▶ **Written exercise**: Locate the line bearing "build_post()" in the material below, then reproduce it and each following line up to and including the line bearing "bpy.data.objects.remove(obj)".

--- Data lines ---

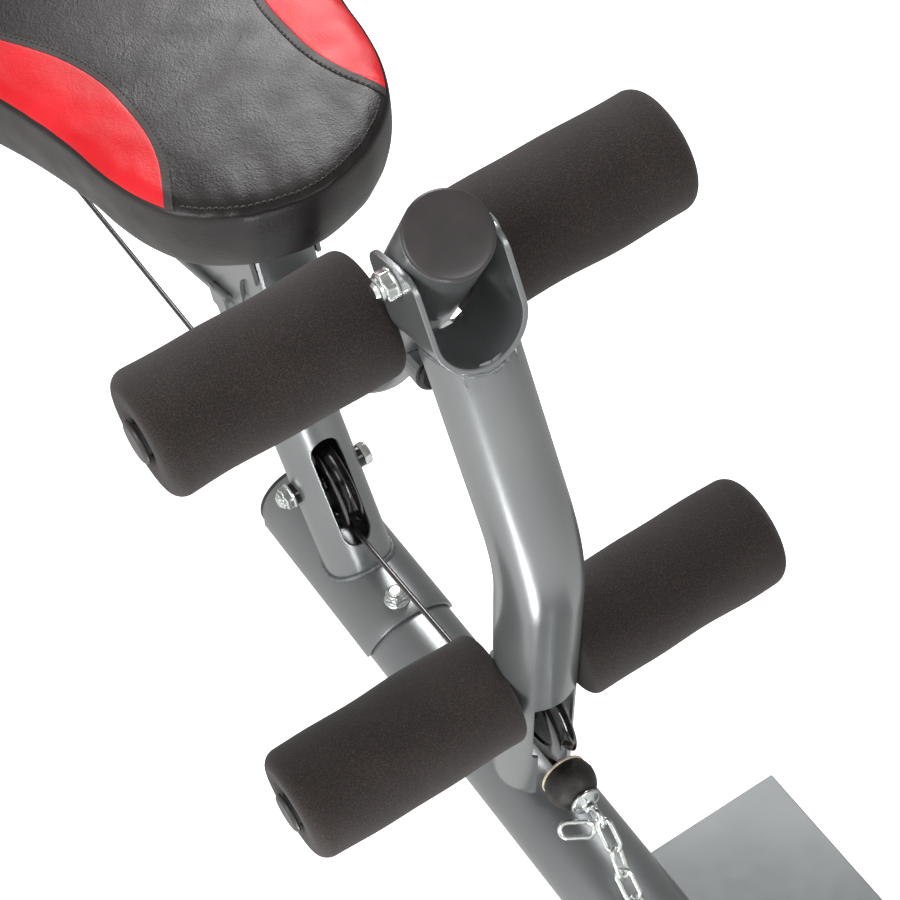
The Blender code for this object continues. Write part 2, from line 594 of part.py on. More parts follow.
def build_cable():
    bottom = POST_AXLE.z - GROOVE_R - CABLE_R - GAP
    pin = Vector((0.0, 0.5550, 0.0960))
    wrap = [Vector((0.0, POST_AXLE.y + (GROOVE_R + CABLE_R + GAP) * math.sin(math.radians(a)),
                    POST_AXLE.z - (GROOVE_R + CABLE_R + GAP) * math.cos(math.radians(a)))) for a in (6, 2, -2, -6)]
    route = [pin, Vector((0.0, 0.30, bottom + 0.0015))] + wrap + [
        Vector((0.0, -0.12, 0.1030)), Vector((0.0, -0.2450, 0.1140))]
    rod("cable", smooth_route(route, 0.030), CABLE_R, BLACK, 2)
    eye = turned("cable_rear_eye", [(0.0, 0.0180), (0.0042, 0.0180), (0.0042, 0.0), (0.0, 0.0)],
                 pin + Y * GAP, Y, ZINC, 16)
    tab = box("cable_rear_eye_tab", (0.0050, 0.0260, 0.0160), pin + Y * 0.028, None)
    eye_hole = cylinder("cable_rear_eye_hole", pin + Y * 0.033, X, BOLT_R + GAP, 0.04, None, 20)
    combine(eye, tab, operation="UNION")
    combine(eye, eye_hole)
    lug = box("cable_lug", (0.0050, 0.0340, 0.0700), pin + Vector((0.0050 + GAP, 0.0390, 0.020)), PAINT)
    combine(lug, eye_hole, rod("cable_lug_seat", [main_point(0.4), main_point(0.8)], PIPE_R + GAP))
    bolt("cable_anchor_bolt", across(pin + Y * 0.033, 0.0078 + 2 * GAP), X, 0.0150, head_af=0.0130,
         head_h=0.0050)

    stop_back = WASHER_Y + 0.0010
    rod("cable_tip", [Vector((0.0, -0.2455, CABLE_Z - 0.0022)), Vector((0.0, -0.2700, CABLE_Z)),
                      Vector((0.0, stop_back + GAP, CABLE_Z))], CABLE_R, BLACK, 2)
    washer = [(0.0, 0.0010), (0.0162, 0.0010), (0.0170, 0.0004), (0.0170, -0.0004), (0.0162, -0.0010), (0.0, -0.0010)]
    turned("stop_washer", washer, Vector((0.0, WASHER_Y, CABLE_Z)), Y, BRASS, 32)
    flat_back = BALL_Y - WASHER_Y + 0.0010 + GAP
    flat_front = BALL_Y - CUP_Y - 0.0015 - GAP
    ball = [(0.0, -flat_back)]
    for step in range(13):
        angle = math.radians(68 - (68 + 62) * step / 12)
        height = max(-flat_front, min(-flat_back, BALL_R * math.sin(angle)))
        ball.append((BALL_R * math.cos(angle), height))
    ball.append((0.0, -flat_front))
    turned("stop_ball", ball, Vector((0.0, BALL_Y, CABLE_Z)), Y, RUBBER, 32)
    cup = turned("cable_eye", [(0.0, 0.0015), (0.0105, 0.0015), (0.0105, -0.0005), (0.0050, -0.0020),
                               (0.0045, -0.0080), (0.0, -0.0080)], Vector((0.0, CUP_Y, CABLE_Z)), Y, ZINC, 28)
    loop = turned("cable_eye_loop", [(0.0045, 0.0020), (0.0090, 0.0020), (0.0090, -0.0020), (0.0045, -0.0020)],
                  Vector((0.0, CUP_Y - 0.0150, CABLE_Z)), X, None, 24, ring=True)
    combine(cup, loop, operation="UNION")

    chain_path = [Vector((0.0, CUP_Y - 0.0420, 0.1000)), Vector((0.0, CUP_Y - 0.0470, 0.0840)),
                  Vector((0.0, CUP_Y - 0.0600, 0.0710)), Vector((0.0, CUP_Y - 0.0820, CHAIN_REST_Z)),
                  Vector((0.0, FLOOR_FRONT + 0.020, CHAIN_REST_Z))]
    rod("chain", smooth_route(chain_path, 0.020), 0.0068, ZINC, 3)


# ---- seat --------------------------------------------------------------------------------------

def seat_outline(grow=0.0):
    """Plan of the seat: a round nose, shoulders, and sides that widen to the rear."""
    half = [(0.0460, -0.1150), (0.0800, -0.0830), (0.0945, -0.0400), (0.1030, 0.0200), (0.1190, 0.0900),
            (0.1440, 0.1800), (0.1350, 0.2300)]
    right = [(x + grow, y + (grow if y > 0 else -grow)) for x, y in half]
    left = [(-x, y) for x, y in reversed(right)]
    return [(0.0, -0.1270 - grow)] + right + [(0.0, 0.2390 + grow)] + left


def build_seat():
    low = main_point(SEAT_POST_Y).z
    height = RAIL_LOW - GAP - low
    post = box("seat_post", (2 * SEAT_POST_HALF, 0.0440, height),
               (0.0, SEAT_POST_Y, low + height / 2), PAINT, 0.0030)
    inside = box("seat_post_inside", (2 * SEAT_POST_HALF - 2 * WALL, 0.0440 - 2 * WALL, height + 0.05),
                 (0.0, SEAT_POST_Y, low + height / 2))
    path = arc_path(CAP_END, MAIN_BEND, main_point(REAR_Y), BEND_R, 8)
    combine(post, inside, rod("seat_post_foot", path, PIPE_R + GAP))
    middle = (SEAT_POST_Y - 0.022 + RAIL_REAR) / 2
    rail = box("seat_rail", (2 * RAIL_HALF, RAIL_REAR - SEAT_POST_Y + 0.022, RAIL_HIGH - RAIL_LOW),
               (0.0, middle, (RAIL_HIGH + RAIL_LOW) / 2), PAINT, 0.0020)
    rail_inside = box("seat_rail_inside", (2 * RAIL_HALF - 2 * WALL, 0.5, RAIL_HIGH - RAIL_LOW - 2 * WALL),
                      (0.0, middle, (RAIL_HIGH + RAIL_LOW) / 2))
    combine(rail, rail_inside)
    board = outline_plate("seat_board", seat_outline(-0.034), 0.0125, WOOD, True, 0.0, 3)
    board.location = (0.0, 0.0, RAIL_HIGH + GAP + 0.00625)
    pad = outline_plate("seat_pad", seat_outline(), SEAT_HIGH - SEAT_LOW, VINYL, True, 0.0080, 5)
    pad.location = (0.0, 0.0, (SEAT_HIGH + SEAT_LOW) / 2)

    inner = SEAT_POST_HALF + GAP
    for name, side in (("seat_gusset_left", -1), ("seat_gusset_right", 1)):
        outline = [(GUSSET_ARC[0] + GUSSET_R * math.cos(math.radians(a)),
                    GUSSET_ARC[1] + GUSSET_R * math.sin(math.radians(a))) for a in range(0, 81, 10)]
        outline += [(SEAT_POST_Y - 0.0220, RAIL_LOW - GAP), (GUSSET_REAR, RAIL_LOW - GAP),
                    (GUSSET_REAR, main_point(GUSSET_REAR).z), (0.0, main_point(0.0).z)]
        plate = side_plate(name, outline, side * (inner + GUSSET_T / 2), GUSSET_T, PAINT)
        combine(plate, rod(name + "_foot", path, PIPE_R + GAP))


# ---- backrest ----------------------------------------------------------------------------------

def back_place(u, w, x=0.0):
    """Point of the backrest: u along it from the hinge, w out of its face."""
    a = math.radians(BACK_ANGLE)
    return BACK_HINGE + Vector((x, u * math.cos(a) - w * math.sin(a), u * math.sin(a) + w * math.cos(a)))


def build_back_support():
    """Rear post under the seat rail, the two ears that hold the hinge, and the lock pin."""
    low = main_point(REAR_POST_Y).z
    height = RAIL_LOW - GAP - low
    post = box("rear_post", (0.0400, 0.0400, height), (0.0, REAR_POST_Y, low + height / 2), PAINT, 0.0030)
    inside = box("rear_post_inside", (0.0360, 0.0360, height + 0.05), (0.0, REAR_POST_Y, low + height / 2))
    combine(post, inside, rod("rear_post_foot", [main_point(0.0), main_point(0.5)], PIPE_R + GAP))
    pin = BACK_HINGE + Vector((0.0, QUAD_HOLE_R * math.cos(math.radians(PIN_ANGLE)),
                               QUAD_HOLE_R * math.sin(math.radians(PIN_ANGLE))))
    outline = [(0.2070, 0.3350), (0.2070, 0.4280), (0.2560, 0.4740), (0.2640, 0.5010), (0.2800, 0.5080), (0.2980, 0.5020),
               (0.3590, 0.4000), (0.3590, 0.3720), (0.3380, 0.3600)]
    right_x = SPINE_HALF + GAP + EAR_T / 2
    left_x = -(SPINE_HALF + 2 * GAP + QUAD_T + EAR_T / 2)
    right = side_plate("back_ear_right", outline, right_x, EAR_T, PAINT)
    left = side_plate("back_ear_left", outline, left_x, EAR_T, PAINT)
    block_w = -left_x - EAR_T / 2 - SPINE_HALF + 0.0010
    block = box("back_ear_block", (block_w, 0.0340, 0.0120),
                (left_x + EAR_T / 2 - 0.0010 + block_w / 2 - GAP, REAR_POST_Y, 0.3430))
    guide = cylinder("back_ear_guide", across(pin, left_x - 0.0060), X, 0.0100, 0.0120, None, 24)
    combine(left, block, guide, operation="UNION")
    hinge_hole = cylinder("back_ear_hinge_hole", BACK_HINGE, X, BOLT_R + GAP, 0.1, None, 20)
    combine(left, hinge_hole, cylinder("back_ear_pin_hole", across(pin, left_x), X, PIN_R + GAP, 0.04, None, 20))
    combine(right, hinge_hole)
    bolt("back_hinge_bolt", across(BACK_HINGE, right_x + EAR_T / 2 + GAP), X, right_x - left_x + EAR_T + 0.0080)

    reach = -left_x + 0.0390
    tip = left_x + EAR_T / 2 - 0.0005
    shape = [(0.0, reach), (0.0095, reach), (0.0125, reach - 0.0030), (0.0125, reach - 0.0170),
             (0.0100, reach - 0.0200), (PIN_R, reach - 0.0200), (PIN_R, -tip), (0.0, -tip)]
    turned("lock_pin", shape, across(pin, 0.0), -X, BLACK, 24)


def build_backrest():
    """Backrest: spine tube, quadrant plate, board and pad, all turning on the hinge bolt."""
    end = BACK_START + BACK_LENGTH
    length = end - 0.0500 + 0.0180
    spine = box("back_spine", (2 * SPINE_HALF, length, SPINE_T), back_place(length / 2 - 0.0180, SPINE_W),
                PAINT, 0.0025, BACK_ANGLE)
    hollow = box("back_spine_inside", (2 * SPINE_HALF - 2 * WALL, 1.5, SPINE_T - 2 * WALL),
                 back_place(0.4, SPINE_W), None, 0.0, BACK_ANGLE)
    hinge_hole = cylinder("back_spine_hole", BACK_HINGE, X, BOLT_R + GAP, 0.1, None, 20)
    combine(spine, hollow, hinge_hole)

    def polar(radius, angle):
        a = math.radians(angle)
        return BACK_HINGE.y + radius * math.cos(a), BACK_HINGE.z + radius * math.sin(a)

    outline = [polar(QUAD_R, a) for a in range(-98, -6, 7)]
    outline += [polar(0.0700, 20), polar(0.0700, 45), polar(0.0200, 90), polar(0.0200, 135), polar(0.0200, 180),
                polar(0.0200, 225)]
    quadrant = side_plate("back_quadrant", outline, -(SPINE_HALF + GAP + QUAD_T / 2), QUAD_T, PAINT)
    combine(quadrant, cylinder("quadrant_hinge_hole", BACK_HINGE, X, BOLT_R + GAP, 0.1, None, 20))
    for angle in STOPS:
        y, z = polar(QUAD_HOLE_R, angle)
        combine(quadrant, cylinder(f"quadrant_stop_{-angle}", (-0.0230, y, z), X, PIN_R + 2 * GAP, 0.03, None, 16))

    middle = BACK_START + BACK_LENGTH / 2
    face = SPINE_W + SPINE_T / 2 + GAP
    box("back_board", (BACK_WIDTH - 0.0300, BACK_LENGTH - 0.0300, 0.0120), back_place(middle, face + 0.0060),
        WOOD, 0.0010, BACK_ANGLE)
    half = BACK_LENGTH / 2
    outline = [(0.0, -half), (0.0750, -half + 0.004), (0.1100, -half + 0.045), (0.1120, -0.1200),
               (BACK_WIDTH / 2, 0.1000), (0.1220, half - 0.0600), (0.0800, half - 0.0050), (0.0, half)]
    outline += [(-x, y) for x, y in reversed(outline[1:-1])]
    pad = outline_plate("back_pad", outline, BACK_PAD_T, VINYL, True, 0.0080, 5)
    pad.location = back_place(middle, face + 0.0120 + GAP + BACK_PAD_T / 2)
    pad.rotation_euler = (math.radians(BACK_ANGLE), 0.0, 0.0)


def build_keeper():
    """Rod and tab on the main tube's left side that keep the slack cable in line."""
    side = -(PIPE_R + KEEPER_R + GAP)
    keeper = rod("cable_keeper", [across(main_point(y), side) for y in (0.1060, 0.0180)], KEEPER_R, PAINT, 4)
    tab = box("cable_keeper_tab", (0.0028, 0.0240, 0.0200), across(main_point(0.0350), side - 0.0010) - Z * 0.0090)
    combine(keeper, tab, operation="UNION")


def main():
    build_floor()
    build_post()
    build_main_tube()
    build_developer()
    build_rollers()
    build_cable()
    build_seat()
    build_back_support()
    build_backrest()
    build_keeper()


main()
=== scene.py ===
import json
import math

import bmesh
import bpy
import numpy as np
from mathutils import Matrix, Vector


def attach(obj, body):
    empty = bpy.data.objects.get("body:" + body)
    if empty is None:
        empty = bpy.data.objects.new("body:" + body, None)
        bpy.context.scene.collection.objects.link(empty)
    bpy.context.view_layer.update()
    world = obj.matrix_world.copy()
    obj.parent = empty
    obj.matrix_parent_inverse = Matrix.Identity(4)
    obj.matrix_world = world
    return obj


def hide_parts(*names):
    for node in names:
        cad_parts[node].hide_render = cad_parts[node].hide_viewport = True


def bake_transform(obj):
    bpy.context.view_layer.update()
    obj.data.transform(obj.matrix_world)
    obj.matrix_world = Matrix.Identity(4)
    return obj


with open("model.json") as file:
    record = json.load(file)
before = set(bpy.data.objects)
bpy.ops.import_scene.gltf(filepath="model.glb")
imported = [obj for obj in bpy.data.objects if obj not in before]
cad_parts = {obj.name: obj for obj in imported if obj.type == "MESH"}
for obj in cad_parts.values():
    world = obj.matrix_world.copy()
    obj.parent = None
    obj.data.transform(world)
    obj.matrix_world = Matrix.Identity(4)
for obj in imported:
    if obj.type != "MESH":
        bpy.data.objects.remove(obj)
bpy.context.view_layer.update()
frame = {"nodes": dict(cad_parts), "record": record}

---

▶ **Correct result**:
    build_post()
    build_main_tube()
    build_developer()
    build_rollers()
    build_cable()
    build_seat()
    build_back_support()
    build_backrest()
    build_keeper()


main()
=== scene.py ===
import json
import math

import bmesh
import bpy
import numpy as np
from mathutils import Matrix, Vector


def attach(obj, body):
    empty = bpy.data.objects.get("body:" + body)
    if empty is None:
        empty = bpy.data.objects.new("body:" + body, None)
        bpy.context.scene.collection.objects.link(empty)
    bpy.context.view_layer.update()
    world = obj.matrix_world.copy()
    obj.parent = empty
    obj.matrix_parent_inverse = Matrix.Identity(4)
    obj.matrix_world = world
    return obj


def hide_parts(*names):
    for node in names:
        cad_parts[node].hide_render = cad_parts[node].hide_viewport = True


def bake_transform(obj):
    bpy.context.view_layer.update()
    obj.data.transform(obj.matrix_world)
    obj.matrix_world = Matrix.Identity(4)
    return obj


with open("model.json") as file:
    record = json.load(file)
before = set(bpy.data.objects)
bpy.ops.import_scene.gltf(filepath="model.glb")
imported = [obj for obj in bpy.data.objects if obj not in before]
cad_parts = {obj.name: obj for obj in imported if obj.type == "MESH"}
for obj in cad_parts.values():
    world = obj.matrix_world.copy()
    obj.parent = None
    obj.data.transform(world)
    obj.matrix_world = Matrix.Identity(4)
for obj in imported:
    if obj.type != "MESH":
        bpy.data.objects.remove(obj)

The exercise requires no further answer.